Notes from reviewing the PR on DRA's DeviceTaint and ReservedFor.

devicetainteviction: continue processing ReservedFor consumers kubernetes/kubernetes #135686by TerryTaoYY

KEP-5055: DRA: device taints and tolerations enhancements/keps/sig-scheduling/5055-dra-device-taints-and-tolerations at master · kubernetes/enhancementsEnhancements tracking repo for Kubernetes. Contribute to kubernetes/enhancements development by creating an account on … github.comGitHub

When a DeviceTaint is applied, Pods using that device are evicted. The following code performs the eviction.

func (tc *Controller) handlePod(pod *v1.Pod) {
	eviction := tc.podEvictionTime(pod)
	podRef := newObject(pod)
	if eviction == nil {
		if tc.cancelWorkWithEvent(podRef) {
			tc.logger.V(3).Info("Canceled pod eviction", "pod", podRef)
		}
		return
	}

	tc.logger.V(3).Info("Going to evict pod", "pod", podRef, "eviction", eviction)
	tc.evictPod(podRef, *eviction)

	// If any reason is because of a taint, then eviction is in progress and the status may need to be updated.
	for _, reason := range eviction.reason {
		if reason.rule != nil {
			tc.workqueue.Add(workItemForRule(reason.rule))
		}
	}
}

However, there was a bug where using return in the for loop within handlePods caused subsequent Pods to not be processed.

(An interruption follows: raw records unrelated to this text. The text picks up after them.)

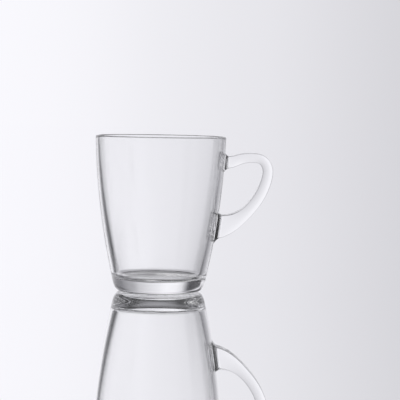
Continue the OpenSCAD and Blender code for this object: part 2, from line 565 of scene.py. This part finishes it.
bowlVerts, bowlFaces, bowlMarks, seams = buildBowl()
bowlPiece = meshPiece("glassBowl", bowlVerts, bowlFaces, bowlMarks, [bowlGlass, seamGlass])
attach(bowlPiece, "root")
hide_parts("bowl")
print("bowl built:", len(bowlFaces), "faces")

handleVerts, handleFaces, handleMarks, sharpEdges = buildHandle(bowlVerts, seams)
handlePiece = meshPiece("glassHandle", handleVerts, handleFaces, handleMarks,
                        [handleGlass, seamGlass])
sharpSet = {tuple(sorted(e)) for e in sharpEdges}
for edge in handlePiece.data.edges:
    if tuple(sorted(edge.vertices)) in sharpSet:
        edge.use_edge_sharp = True
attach(handlePiece, "root")
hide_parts("handle")
print("handle built:", len(handleFaces), "faces")


# floor
floorSet = {
    "radius": 6.5, "sides": 96,
    "drop": 0.0011,  # the table's mirror lies a little under the foot, as under a thin clear sheet
    "colour": (0.84, 0.845, 0.86), "gloss": (0.998, 0.998, 1.0), "roughness": 0.0,
    # share of mirror by the angle of view: 0 looks straight down, 1 along the floor
    "mirror": [(0.0, 0.30), (0.42, 0.45), (0.58, 0.55), (0.70, 0.70), (0.79, 0.92), (0.87, 0.97),
               (0.95, 0.99), (1.0, 1.0)],
    "mirrorThroughGlass": 0.97,  # at any angle, for what is seen through the glass
}


def addRamp(tree, stops, place=(0, 0)):
    # each stop is a position from 0 to 1, with a grey or a colour
    ramp = addNode(tree, "ShaderNodeValToRGB", place)
    stopList = ramp.color_ramp.elements
    while len(stopList) > 1:
        stopList.remove(stopList[-1])
    for n, (at, value) in enumerate(stops):
        stop = stopList[0] if n == 0 else stopList.new(at)
        stop.position = at
        stop.color = (*value, 1) if isinstance(value, tuple) else (value, value, value, 1)
    return ramp


def addFloor(s):
    sides = s["sides"]
    verts = [(0, 0, -s["drop"])]
    for n in range(sides):
        a = 2 * math.pi * n / sides
        verts.append((s["radius"] * math.cos(a), s["radius"] * math.sin(a), -s["drop"]))
    faces = [(0, 1 + n, 1 + (n + 1) % sides) for n in range(sides)]
    mesh = bpy.data.meshes.new("floor")
    mesh.from_pydata(verts, [], faces)
    floor = bpy.data.objects.new("floor", mesh)
    scene.collection.objects.link(floor)
    material = bpy.data.materials.new("polishedTable")
    material.use_nodes = True
    tree = material.node_tree
    tree.nodes.clear()
    out = addNode(tree, "ShaderNodeOutputMaterial", (600, 0))
    mix = addNode(tree, "ShaderNodeMixShader", (400, 0))
    dull = addNode(tree, "ShaderNodeBsdfDiffuse", (100, 0))
    dull.inputs["Color"].default_value = (*s["colour"], 1)
    shine = addNode(tree, "ShaderNodeBsdfGlossy", (100, -200))
    shine.inputs["Color"].default_value = (*s["gloss"], 1)
    shine.inputs["Roughness"].default_value = s["roughness"]
    facing = addNode(tree, "ShaderNodeLayerWeight", (-500, 200))
    facing.inputs["Blend"].default_value = 0.5
    ramp = addRamp(tree, s["mirror"], (-250, 200))
    tree.links.new(facing.outputs["Facing"], ramp.inputs["Fac"])
    path = addNode(tree, "ShaderNodeLightPath", (-500, 500))
    through = addNode(tree, "ShaderNodeMath", (-250, 500), operation="MULTIPLY", use_clamp=True)
    through.inputs[1].default_value = s["mirrorThroughGlass"]
    tree.links.new(path.outputs["Transmission Depth"], through.inputs[0])
    share = addNode(tree, "ShaderNodeMath", (100, 300), operation="MAXIMUM")
    tree.links.new(ramp.outputs["Color"], share.inputs[0])
    tree.links.new(through.outputs[0], share.inputs[1])
    tree.links.new(share.outputs[0], mix.inputs["Fac"])
    tree.links.new(dull.outputs["BSDF"], mix.inputs[1])
    tree.links.new(shine.outputs["BSDF"], mix.inputs[2])
    tree.links.new(mix.outputs["Shader"], out.inputs["Surface"])
    mesh.materials.append(material)


addFloor(floorSet)
print("floor laid")


# studio, with display greys by azimuth in degrees: 0 straight behind the mug, left positive
studioSet = {
    "tone": (0.0, -0.6, 4.4),  # slightly blue
    # what the camera sees, straight or in a mirror image
    "backdrop": [(-180, 226), (-150, 224), (-90, 222), (-30, 217), (-9.6, 214), (-8.8, 217),
                 (-7.2, 222), (-5.6, 227), (-4.8, 230), (-3.2, 232), (0, 238), (3.2, 246),
                 (4.8, 248), (7, 250), (40, 247), (120, 244), (180, 226)],
    # what shows through the glass: light panels low round the mug, with dark flags between them
    "panels": [(-180, 234), (-140, 234), (-104, 112), (-64, 106), (-45, 108), (-38, 134), (-30, 156),
               (-23, 170), (-17, 200), (-12, 212), (-7, 224), (0, 236), (2.5, 243), (7, 249), (15, 246),
               (21, 226), (26, 154), (29, 84), (32, 36), (36, 24), (55, 26), (60, 230),
               (116, 240), (122, 212), (130, 212), (136, 234), (180, 234)],
    # the same higher up, with flags only to the left and right
    "upper": [(-180, 236), (-138, 236), (-102, 70), (-60, 50), (-42, 56), (-33, 136), (-26, 176),
              (0, 186), (14, 174), (26, 164), (36, 212), (44, 234), (57, 236), (65, 60), (92, 60),
              (104, 236), (180, 236)],
    # share of the upper ones by height above the horizon, in degrees
    "panelTop": [(-90, 0.0), (17, 0.0), (22, 1.0), (90, 1.0)],
    # share of light by the same heights, under a dark ceiling
    "ceiling": [(-90, 1.0), (30, 1.0), (34, 0.68), (37, 0.36), (40, 0.14), (44, 0.06), (90, 0.05)],
    # the even light that everything else gets
    "plain": (0.90, 0.90, 0.909),
}


def buildWorld(s):
    world = bpy.data.worlds.new("studio")
    scene.world = world
    world.use_nodes = True
    tree = world.node_tree
    tree.nodes.clear()
    link = tree.links.new
    out = addNode(tree, "ShaderNodeOutputWorld", (1200, 0))
    back = addNode(tree, "ShaderNodeBackground", (1000, 0))
    where = addNode(tree, "ShaderNodeTexCoord", (-1200, 0))
    split = addNode(tree, "ShaderNodeSeparateXYZ", (-1000, 0))
    link(where.outputs["Generated"], split.inputs[0])
    left = addNode(tree, "ShaderNodeMath", (-800, 100), operation="MULTIPLY")
    left.inputs[1].default_value = -1
    link(split.outputs["X"], left.inputs[0])
    turn = addNode(tree, "ShaderNodeMath", (-600, 100), operation="ARCTAN2")
    link(left.outputs[0], turn.inputs[0])
    link(split.outputs["Y"], turn.inputs[1])
    share = addNode(tree, "ShaderNodeMapRange", (-400, 100))
    share.inputs["From Min"].default_value = -math.pi
    share.inputs["From Max"].default_value = math.pi
    link(turn.outputs[0], share.inputs["Value"])

    def byAzimuth(stops, place):
        colours = [((a + 180) / 360, toned(grey, s["tone"])) for a, grey in stops]
        ramp = addRamp(tree, colours, place)
        link(share.outputs[0], ramp.inputs["Fac"])
        return ramp

    backdrop = byAzimuth(s["backdrop"], (-100, 300))
    panels = byAzimuth(s["panels"], (-100, 0))
    upper = byAzimuth(s["upper"], (-100, -750))
    climb = addNode(tree, "ShaderNodeMath", (-800, -200), operation="ARCSINE")
    link(split.outputs["Z"], climb.inputs[0])
    climbShare = addNode(tree, "ShaderNodeMapRange", (-600, -200))
    climbShare.inputs["From Min"].default_value = -math.pi / 2
    climbShare.inputs["From Max"].default_value = math.pi / 2
    link(climb.outputs[0], climbShare.inputs["Value"])

    def byHeight(stops, place):
        ramp = addRamp(tree, [((e + 90) / 180, v) for e, v in stops], place)
        link(climbShare.outputs[0], ramp.inputs["Fac"])
        return ramp

    panelTop = byHeight(s["panelTop"], (-100, -250))
    ceiling = byHeight(s["ceiling"], (-100, -500))
    around = addNode(tree, "ShaderNodeMix", (200, -50), data_type="RGBA")
    link(upper.outputs["Color"], around.inputs["B"])
    link(panelTop.outputs["Color"], around.inputs["Factor"])
    link(panels.outputs["Color"], around.inputs["A"])
    seen = addNode(tree, "ShaderNodeMix", (400, -100), data_type="RGBA", blend_type="MULTIPLY")
    seen.inputs["Factor"].default_value = 1.0
    link(around.outputs["Result"], seen.inputs["A"])
    link(ceiling.outputs["Color"], seen.inputs["B"])

    path = addNode(tree, "ShaderNodeLightPath", (-100, 700))
    shown = addNode(tree, "ShaderNodeMath", (200, 600), operation="MAXIMUM")
    link(path.outputs["Is Camera Ray"], shown.inputs[0])
    link(path.outputs["Is Glossy Ray"], shown.inputs[1])
    pale = addNode(tree, "ShaderNodeMix", (500, 400), data_type="RGBA")
    pale.inputs["A"].default_value = (*s["plain"], 1)
    link(shown.outputs[0], pale.inputs["Factor"])
    link(backdrop.outputs["Color"], pale.inputs["B"])
    through = addNode(tree, "ShaderNodeMath", (500, 700), operation="GREATER_THAN")
    through.inputs[1].default_value = 0.5
    link(path.outputs["Transmission Depth"], through.inputs[0])
    final = addNode(tree, "ShaderNodeMix", (800, 300), data_type="RGBA")
    link(through.outputs[0], final.inputs["Factor"])
    link(pale.outputs["Result"], final.inputs["A"])
    link(seen.outputs["Result"], final.inputs["B"])
    link(final.outputs["Result"], back.inputs["Color"])
    link(back.outputs[0], out.inputs["Surface"])


buildWorld(studioSet)

# softbox, high on the left
lampSet = {
    "size": 1.2, "watts": 4.0,
    "place": (-0.5, -0.2, 1.6), "aim": (0.0, 0.0, 0.05),
}


def addLamp(s):
    data = bpy.data.lights.new("softbox", "AREA")
    data.shape = "SQUARE"
    data.size = s["size"]
    data.energy = s["watts"]
    lamp = bpy.data.objects.new("softbox", data)
    lamp.location = s["place"]
    lamp.rotation_mode = "QUATERNION"
    lamp.rotation_quaternion = (Vector(s["aim"]) - Vector(s["place"])).to_track_quat("-Z", "Y")
    scene.collection.objects.link(lamp)


addLamp(lampSet)
print("studio lit")

scene.view_settings.view_transform = "Standard"
scene.cycles.use_denoising = True
# light passes many faces of glass here
scene.cycles.max_bounces = 32
scene.cycles.transmission_bounces = 28
scene.cycles.glossy_bounces = 28
scene.cycles.transparent_max_bounces = 32
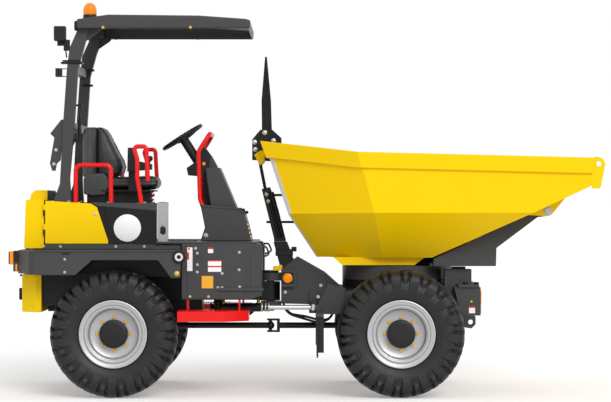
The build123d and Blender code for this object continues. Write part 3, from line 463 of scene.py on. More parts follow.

func (tc *Controller) handlePods(claim *resourceapi.ResourceClaim) {
	for _, consumer := range claim.Status.ReservedFor {
		if consumer.APIGroup == "" && consumer.Resource == "pods" {
			pod, err := tc.podLister.Pods(claim.Namespace).Get(consumer.Name)
			if err != nil {
				if apierrors.IsNotFound(err) {
					return
				}
				// Should not happen.
				utilruntime.HandleErrorWithLogger(tc.logger, err, "retrieve pod from cache")
				return
			}
			if pod.UID != consumer.UID {
				// Not the pod we were looking for.
				return
			}
			tc.handlePod(pod)
		}
	}
}

The Pods to be processed are stored in ReservedFor, which is exposed via the API as part of ResourceClaim's Status. Since devices can be shared, ReservedFor may contain multiple Pods.

// ResourceClaimStatus tracks whether the resource has been allocated and what
// the result of that was.
type ResourceClaimStatus struct {
	// Allocation is set once the claim has been allocated successfully.
	//
	// +optional
	Allocation *AllocationResult

	// ReservedFor indicates which entities are currently allowed to use
	// the claim. A Pod which references a ResourceClaim which is not
	// reserved for that Pod will not be started. A claim that is in
	// use or might be in use because it has been reserved must not get
	// deallocated.
	//
	// In a cluster with multiple scheduler instances, two pods might get
	// scheduled concurrently by different schedulers. When they reference
	// the same ResourceClaim which already has reached its maximum number
	// of consumers, only one pod can be scheduled.
	//
	// Both schedulers try to add their pod to the claim.status.reservedFor
	// field, but only the update that reaches the API server first gets
	// stored. The other one fails with an error and the scheduler
	// which issued it knows that it must put the pod back into the queue,
	// waiting for the ResourceClaim to become usable again.
	//
	// There can be at most 256 such reservations. This may get increased in
	// the future, but not reduced.
	//
	// +optional
	// +listType=map
	// +listMapKey=uid
	// +patchStrategy=merge
	// +patchMergeKey=uid
	ReservedFor []ResourceClaimConsumerReference

	// DeallocationRequested is tombstoned since Kubernetes 1.32 where
	// it got removed. May be reused once decoding v1alpha3 is no longer
	// supported.
	// DeallocationRequested bool

	// Devices contains the status of each device allocated for this
	// claim, as reported by the driver. This can include driver-specific
	// information. Entries are owned by their respective drivers.
	//
	// +optional
	// +listType=map
	// +listMapKey=driver
	// +listMapKey=device
	// +listMapKey=pool
	// +listMapKey=shareID
	// +featureGate=DRAResourceClaimDeviceStatus
	Devices []AllocatedDeviceStatus
}

handlePod should probably be executed asynchronously.